Tree planting is part of EEA’s strategy to meet greenhouse gas (GHG) reduction targets set forth by the Global Warming Solutions Act (GWSA). The GWSA requires a 25 percent GHG reduction of 1990 levels by 2020 and an 80 percent reduction by 2050.

This new program will benefit the local economies of Chelsea, Fall River, and Holyoke by creating jobs for local residents. DCR will hire local workers for tree planting teams in each city, and every tree being planted will be purchased from Massachusetts nurseries. 

“Making Fall River a greener and more livable city has been a top priority for me,” said Fall River Mayor William Flanagan. “We are looking forward to working with the Patrick Administration and with the Fall River Street Tree Planting Program on this initiative, which will reduce energy costs for our residents and businesses and help make Fall River a better place to live.”

"This investment will have a lasting impact on Holyoke's environment and green infrastructure,” said Holyoke Mayor Alex Morse. “This funding will help keep the city’s utility rates among the lowest in the Commonwealth.
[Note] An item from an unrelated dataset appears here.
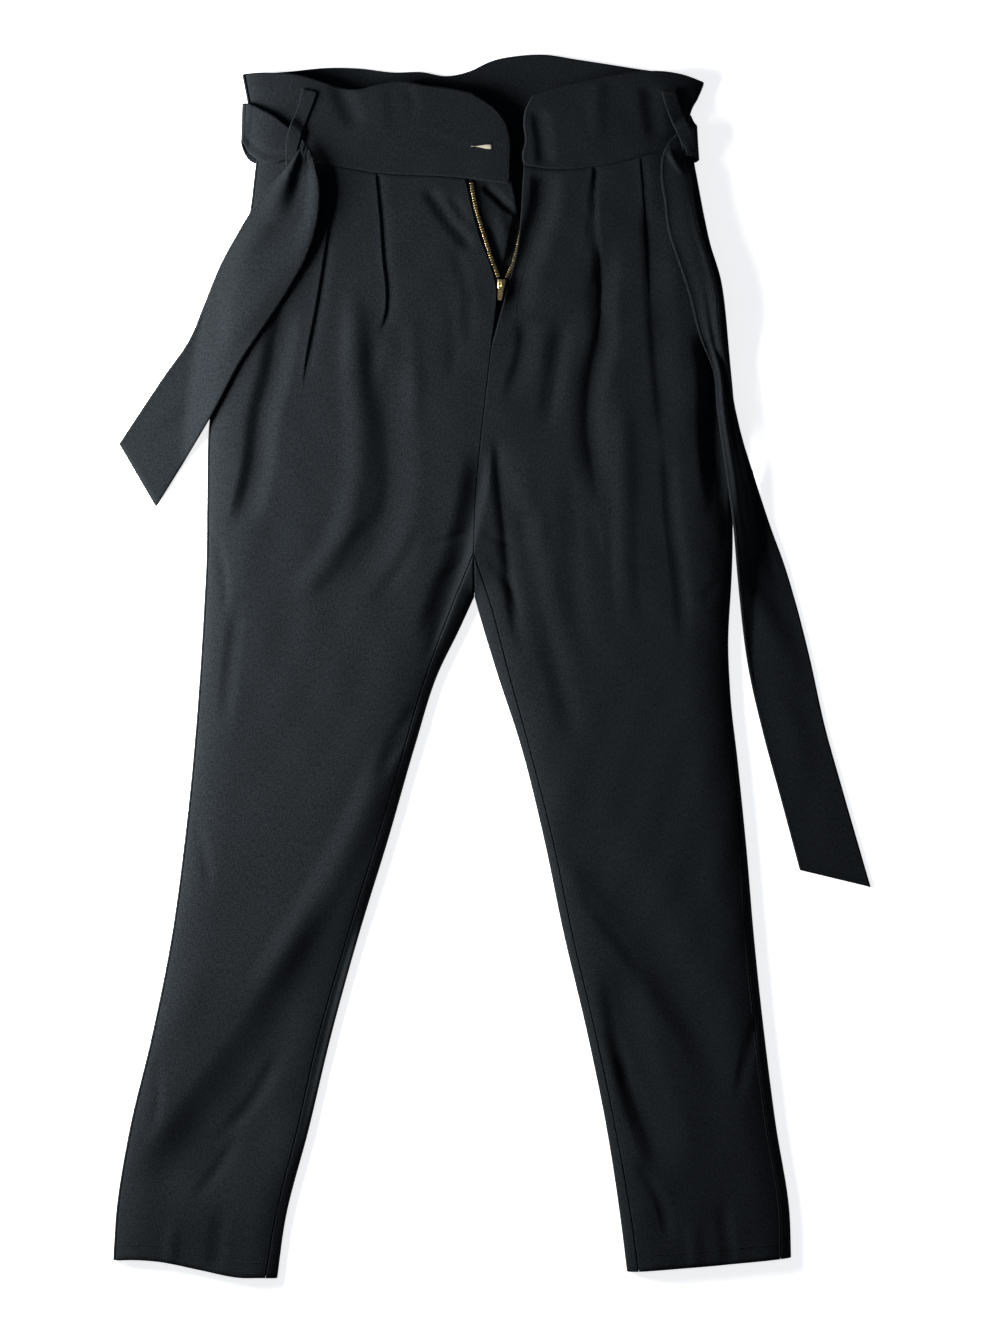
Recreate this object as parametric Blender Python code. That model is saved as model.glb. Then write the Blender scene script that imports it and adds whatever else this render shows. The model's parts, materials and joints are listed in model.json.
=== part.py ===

I'm thankful that the Secretary and Governor continue to support us in these efforts, and I look forward to seeing the legacy this project will have on future generations to come."

“As one of the most densely populated cities in the country, Chelsea is in great position to benefit from the Greening the Gateway Cities program,” said Chelsea City Manager Jay Ash. “We appreciate the Patrick Administration’s commitment to improving the quality of life of Chelsea residents. The Chelsea Department of Public Works and the Chelsea Green Space Committee, our community partner, are ready to get to work and start planting.”

“Green infrastructure projects, like this tree planting program, yield a multitude of far-reaching returns by simultaneously protecting the environment, providing energy savings for residents, and beautifying our communities,” said Senator Michael J. Rodrigues. “I am pleased to know that my constituents in Fall River, and all those living in Gateways Cities, will enjoy the benefits of these trees for years to come.”

“Planting these trees will provide several huge benefits to our communities, including fresher air, reduced energy costs, and jobs to local residents,” said Senator Sal DiDomenico. “Not only will the local economy and individuals profit, but our neighborhoods will become healthier places to live.”

"Thank you to the Patrick Administration for this investment in our Gateway Cities,” said Representative Paul Schmid. “This pilot program will be helpful in beautifying our neighborhoods as well as hopefully mitigating negative environmental impacts in Fall River especially in the Sandy Beach and Maplewood neighborhoods.”